My girls and I went camping this summer and reserved a little cabin in the woods at Lake Darling State Park. Usually we set up a tent but due to the possibility of storms we chose a cabin this year.

In addition to the advantage of shelter from rain it also included an air-conditioning unit, mini fridge, microwave and comfortable beds. When Jaicey requested help to tuck sheets in on the corners of the top bunk bed, Kinzey leaped in front of me and turned off the ceiling fan.

“Mom, we don’t want you sticking your head in a fan again!” she exclaimed. 

Jaicey laughed and agreed with her sister.

“Yes, I thought of that when I went up the ladder,” she said. “I could feel how close the blades were to my head.” 

While I surveyed the ceiling fan, my hand instinctively rubbed the scar on the crown of my head..

The accident happened in our church kitchen following our Christmas program last winter. After refreshments and coffee in the Fellowship Hall, the Food Committee, which I was part of, was cleaning up in the kitchen.

I was asked to find a foil container large enough to hold all the leftover cookies. The foil containers were on top of the upper cabinets. I set the step stool where I needed it and climbed up the three steps to reach the pans. As I stretched up, I was suddenly clubbed hard on the back, right side of my head. I immediately ducked down and looked up to see what in tarnation had smacked me. 

One of the women asked, “What was that noise?” I told her the ceiling fan had hit me and reached up to rub what I thought would be a bump on my head. Instead, I found a gash and realized I had blood running down through my hair and dripping onto my shirt.

With a flurry of activity, someone pushed me onto a chair, someone else gave me a cold washcloth to put pressure on the wound, and someone ran to get my husband.

At that moment I knew two things for certain. No. 1: I was a numbskull. I mean, literally, my skull was numb, and I felt like a first-class idiot for the situation I found myself in. No. 2: I knew my family would never let me forget this. 

After looking at the cut and seeing the amount of blood it was producing, it was decided I needed to go to the emergency room.

“Ooh, can this be a family field trip to the hospital?” my daughter, Kinzey asked, hopefully. 

BJ said, “No. You guys have school tomorrow.”

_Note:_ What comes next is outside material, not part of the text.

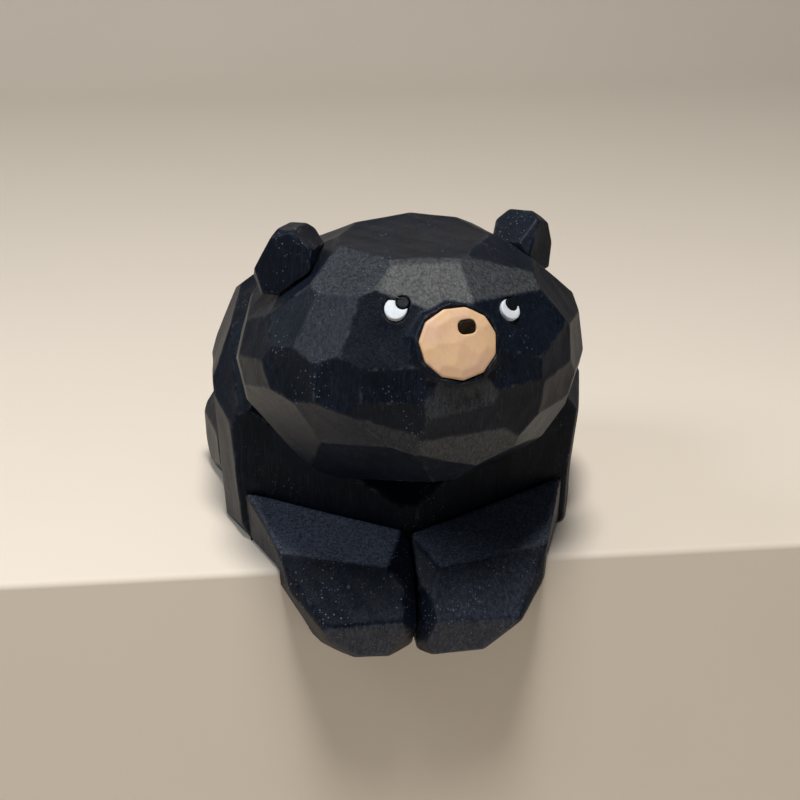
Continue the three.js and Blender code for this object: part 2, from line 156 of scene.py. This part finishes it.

I could tell the girls were disappointed, but they gave me hugs, both trying, and failing, to hide their smiles as they shook their heads and sighed, “Oh, Mom, only you could this happen to.”  

Surprisingly, we had no waiting in the emergency room, and I was taken right to a room. The doctor was kind, patient, humorous and happy to have a new and unusual wound to take care of that night. 

He gave me the news that it was about a 2-inch gash, deep enough to need stitches. He pulled the hair out of the cut which caused a fresh rush of blood, but once that was staunched, he said he would like to staple it closed.

“Here’s your options,” he said. “You will need five staples and it will probably take five shots of anesthesia to numb the area, so, you can either feel the five shots or skip the anesthesia and just feel the five staples.” 

I chose to forgo the shots, thinking of the dollar figure it might add to the bill, and gripping BJ’s hand, had the interesting and painful experience of getting my head stapled.

I realized it was not so different from the time my twin brother stapled a note that said “Dork” to the back of my shoulder when we were kids. Who knew those childhood fights would prepare me for something like this?

I finished helping Jaicey get her top bunk bed made up in the cabin, and once I was back on the floor, Kinzey announced, “OK, heads up, I am now turning on the ceiling fan.” 

“It’s nice to know you guys are looking out for me,” I said, rolling my eyes. “But just in case, I have a stapler in my first-aid kit.”